For Ibn ‘Arabî, time itself does not have a separate existence, but is reduced to motion or, more precisely, to the ongoing creative acts of God, or cosmic 'events' (each discrete divine 'Task' or sha’n) of each 'Day'. And according to the Qur’anic description of God, each Day He is upon some (one single) task (sha’n) (55:29). And since, as Ibn ‘Arabî explains [Ayyâm Al-Sha’n: 10], Allah specified in this verse that He is every Day in 'one' task, and not many as we perceive in our illusion, which witnesses a multitude of events everyday because of the intertwining between these Divine Days and our normal days. This means that this 'Day' has to be indivisible, because only one divine action or event should be happening in it [Ayyâm Al-Sha’n: 6]. As we have seen, Ibn ‘Arabî uses the same Qur’anic term and therefore calls this fundamental quantum of time 'the Day of Task' or divine event (yawm al-sha’n), or—using an expression taken from the physical theory of Ash‘arite theology—'the singular (unique) time' (al-zaman al-fard) [I.292.16, II.82.6]. Therefore the single 'Day of task' in reality equals our normal day; or more precisely, a full revolution of the celestial sphere as viewed from the earth. Ibn ‘Arabî helps to clarify this counter-intuitive understanding of the foundational divine 'Event' by introducing some related new concepts that are also based on certain Qur’anic verses.
The first related concept is that the world is surely re-created every singular day over and over again [II.208.26, II.385.4]. So we (our souls), as part of this world, live or ordinarily experience only our very limited portion from this singular day; a single instantaneous 'moment' of time that equals the global '24 hours' taking place within the entire world at that particular instant, but as divided up (in actual perception) by the total number of perceiving entities and their perceptions in the world. During this divine creative 'glance' (lamha), we perceive a still picture of our limited perception of the world, after which we intrinsically cease to exist. Then in the second 'Day' (actually in the second 'Week'!), we live another moment to perceive a different still picture, due to the ever-new creation created by Allah in this singular day. Thus, through a succession of these instantaneously re-created new 'pictures' of the whole, we observe what appears to be motion, just as with the illusion of cinematic projection. We said 'in the second Week' because Ibn ‘Arabî showed that we are indeed only living in 'Saturday', since the other 'Days' (of Creation) of the Divine Week, from Sunday to Friday of the Days of tasks, are for space not for time, because at every moment in our life the world is re-created in six Days (for space), and it is then displayed on Saturday, but we do not witness the process of creating the world: we only witness it as created. So our life as a time is a collection of Saturdays, and each moment that we live is indeed a Week; six Days for creating the world in space, and Saturday for displaying it in time. We shall come to this important and novel concept in section III.5.
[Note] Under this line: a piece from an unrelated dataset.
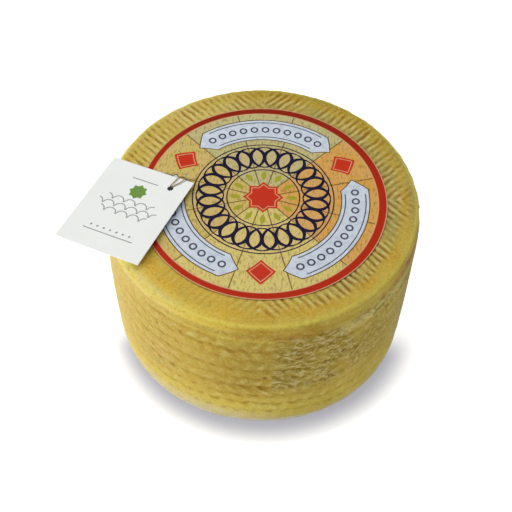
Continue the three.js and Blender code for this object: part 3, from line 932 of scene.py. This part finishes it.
def label_material(settings):
    """Offset-printed label paper: flat inks over a mottled parchment ground, with a slight satin varnish."""
    material, node = new_material("printed_label_paper")
    # Everything on the label is placed in millimetres from its centre
    centred = node("Mapping", {
        "Vector": node("TexCoord").outputs["Object"],
        "Location": (-LABEL_CENTRE.x / MM, -LABEL_CENTRE.y / MM, 0), "Scale": (1 / MM, 1 / MM, 0),
    })
    axes = node("SeparateXYZ", centred)
    x, y = axes.outputs["X"], axes.outputs["Y"]
    radius = node("VectorMath LENGTH", centred)
    angle = node("Math ARCTAN2", y, x)

    # Twelve parchment rays: three of each colour, round from the right
    rays = 12
    inks = (settings.orange, settings.lime, settings.tan, settings.yellow)
    turned = node("Math MULTIPLY_ADD", angle, rays / TURN, 1.5 + rays)
    ramp = node("ValToRGB", node("Math FRACT", node("Math DIVIDE", turned, rays)))
    ramp.color_ramp.interpolation = "CONSTANT"
    stops = ramp.color_ramp.elements
    for quarter, ink in enumerate(inks):
        stop = stops[quarter] if quarter < len(stops) else stops.new(1)
        stop.position = quarter / len(inks)
        stop.color = ink
    ray_edge = node("Math MULTIPLY", node("Math PINGPONG", turned, 0.5), radius)

    # The red ring lies a little off the paper's centre, and painted shade darkens it towards the back
    ring_radius, paper_edge = 71.6, 75.9
    from_ring_centre = node("VectorMath DISTANCE", centred, (-0.6, -0.12, 0))
    ring = node("Math GREATER_THAN", from_ring_centre, ring_radius)
    painted_ring_shade = node("Math MULTIPLY", ring, node("MapRange", y, 5.0, 70.0))

    # Three grey panels with pointed ends, at the back and to both sides of the front, and three lozenges
    # between them. Both shapes come from the distance along their circle and the distance off it, added up.
    panel_circle = 57
    panel_x, panel_y = ring_of_places(node, angle, radius, panel_circle, 3, -TURN / 4)
    lozenge_x, _ = ring_of_places(node, angle, radius, panel_circle, 3, TURN / 4)
    depth = node("Math ABSOLUTE", panel_y)
    panel_reach = node("Math ADD", node("Math ABSOLUTE", panel_x), depth)
    lozenge_reach = node("Math ADD", node("Math ABSOLUTE", lozenge_x), depth)
    panel = {}
    for name, half_length, half_depth in (("border", 46.9, 9.0), ("field", 46.0, 8.3), ("inner", 41.0, 7.0)):
        short = node("Math LESS_THAN", panel_reach, half_length)
        panel[name] = node("Math MULTIPLY", short, node("Math LESS_THAN", depth, half_depth))
    # In each panel two rules and a row of small rings, and darker clouds in its silver
    rules = node("Math COMPARE", depth, 6.3, 0.35)
    beads = node("Math COMPARE", from_row(node, panel_x, 7.2, panel_y), 2.0, 0.55)
    panel_print = node("Math MULTIPLY", node("Math MAXIMUM", rules, beads), panel["inner"])
    foil = node("TexNoise", {"Vector": centred, "Scale": 1 / 4.0, "Detail": 3.0})
    clouds = node("Math MULTIPLY", node("MapRange", foil, 0.42, 0.66), panel["field"])

    # A band of interlaced rings between two rules, their strokes heavier at the sides
    band_circle, band_half_width, ring_count, ring_size = 33, 10.6, 12, 8.4
    band_depth = node("Math ABSOLUTE", node("Math SUBTRACT", radius, band_circle))
    band_print = node("Math COMPARE", band_depth, band_half_width, 0.4)
    for turn in (0, TURN / ring_count / 2):
        across, off = ring_of_places(node, angle, radius, band_circle, ring_count, turn)
        spread = node("VectorMath LENGTH", node("CombineXYZ", across, off))
        weight = node("Math MULTIPLY_ADD", node("Math ABSOLUTE", across), 0.09, 0.35)
        band_print = node("Math MAXIMUM", band_print, node("Math COMPARE", spread, ring_size, weight))

    # Leaves round an eight-pointed star in the middle
    leaf_circle, leaf_count, leaf_half_width, leaf_half_length = 17.4, 12, 1.7, 3.7
    leaf_x, leaf_y = ring_of_places(node, angle, radius, leaf_circle, leaf_count)
    leaf_x = node("Math DIVIDE", node("Math ABSOLUTE", leaf_x), leaf_half_width)
    leaf_y = node("Math DIVIDE", leaf_y, leaf_half_length)
    leaf = node("Math MULTIPLY_ADD", leaf_y, leaf_y, leaf_x)
    star = eight_points(node, node("Math ABSOLUTE", x), node("Math ABSOLUTE", y))

    # The ground's mottling: its ink, how wide its patches are and how they are stretched, where the noise
    # starts to show and shows fully, and its strength. The print follows, from the lowest ink to the highest.
    layers = []
    for ink, width, stretch, start, full, strength in (
        ("paper", 9.0, (1, 1, 1), 0.4, 0.7, 0.3),
        ("line", 1.3, (1, 0.35, 1), 0.5, 0.7, 0.58),
        ("silver", 1.2, (0.4, 1, 1), 0.52, 0.75, 0.15),
        ("leaf", 1.0, (1, 1, 1), 0.55, 0.72, 0.42),
    ):
        stretched = node("Mapping", {"Vector": centred, "Scale": stretch})
        noise = node("TexNoise", {"Vector": stretched, "Scale": 1 / width, "Detail": 4.0})
        layers.append((node("MapRange", noise, start, full), strength, ink))
    layers += [
        (node("Math LESS_THAN", ray_edge, 0.4 * rays / TURN), 0.8, "line"),
        (node("Math LESS_THAN", band_depth, band_half_width), 0.18, "paper"),
        (band_print, 1.0, "navy"),
        (node("Math LESS_THAN", leaf, 1), 0.9, "leaf"),
        (node("Math LESS_THAN", star, 12.4), 1.0, "scarlet"),
        (node("Math COMPARE", star, 10.3, 0.4), 0.8, "paper"),
        (panel["border"], 1.0, "line"),
        (panel["field"], 1.0, "silver"),
        (clouds, 0.35, "cloud"),
        (panel_print, 0.9, "navy"),
        (node("Math LESS_THAN", lozenge_reach, 9.0), 1.0, "scarlet"),
        (node("Math COMPARE", lozenge_reach, 6.9, 0.4), 0.8, "paper"),
        (ring, 1.0, "red"),
        (painted_ring_shade, 0.5, "ring_shade_ink"),
        (node("Math COMPARE", from_ring_centre, ring_radius - 0.1, 0.5), 0.6, "paper"),
        (node("Math GREATER_THAN", radius, paper_edge), 0.8, "paper"),
    ]
    fibre = node("TexNoise", {"Vector": centred, "Scale": 3.0, "Detail": 2.0})
    sheen = node("TexNoise", {"Vector": centred, "Scale": 0.3, "Detail": 3.0})
    return surfaced(material, node, {
        "Base Color": inked(node, settings, ramp, layers), "IOR": 1.5, "Specular IOR Level": 0.1,
        "Roughness": node("Math MULTIPLY_ADD", sheen, 0.2, 0.38),
        "Normal": node("Bump", {"Strength": 0.25, "Distance": 0.05 * MM, "Height": fibre}),
    })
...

The other related concept is that the moments that we feel flowing as daytimes and nighttimes are actually a collection (of discrete time-space quanta), and not a straightforward combination of the actual flow of the single divine 'Days'. The normal days that we encounter are 'intertwined' (mutawâlija, v. yûliju)—another key Qur’anic expression—with the actually existing cosmic 'Days of tasks' in a special way that we shall explore in Chapter IV. As a result of this intertwining, we see the appearance of a multitude number of events in our normal days.
In addition to that, Ibn ‘Arabî also reminds us that at every moment there is a full day around the globe: evening somewhere, morning somewhere else, and noon in other places [Ayyâm Al-Sha’n: 6]. Therefore, at every moment for us, which is a full day when viewed globally, Allah creates a single event in the world; and then He re-creates the world in ever-new events at each succeeding moment. The day that we perceive and experience is therefore a collection of successive 'snapshots' of the actual 'Days of events' which are the actual existing basis for our experience of the flow of time.
As we said above, the idea of discrete time (and space) is not new in the history of philosophy and physics, though it had been completely discarded after the advent of classical Newtonian mechanics. However, many philosophers (such as Kant, Russell and Leibniz) have opposed Newton's hypothesis that space and time have a separate linear and continuous entity as we showed in section I.8. With the advent of Quantum Mechanics, Field Theory, the Theory of Quantum Gravity and the Superstrings Theory, the idea of a quantized time (and space) was revived again, and much work has recently been done in this respect as we mentioned in section I.9.
The human mind naturally thinks of quantities as either discrete or continuous; there is no other way. A closer examination of Ibn ‘Arabî's view of time, however, shows that it is indeed neither discrete nor continuous. We must remember that he considers time as imaginary after all, as well as most other quantities such as space and even mass (see section VII.9). As we indicated previously, such seemingly strange conclusions result directly from Ibn ‘Arabî's fundamental theory of the oneness of being: i.e., that the apparent 'parts' of existence are merely manifestations of a single real existence that is One and Unique, neither multiple nor divisible. The notion of either discreteness or continuousness is indispensable when we imagine multitudes, but with absolute Unity there would be no meaning to such conceptions. Therefore, Ibn ‘Arabî's concept of time is that it would be discrete if we approach it on the (ultimately imaginary) plane of apparent multiplicity, but in reality there is no such reality as 'time' at all. The same perspective can be applied to space.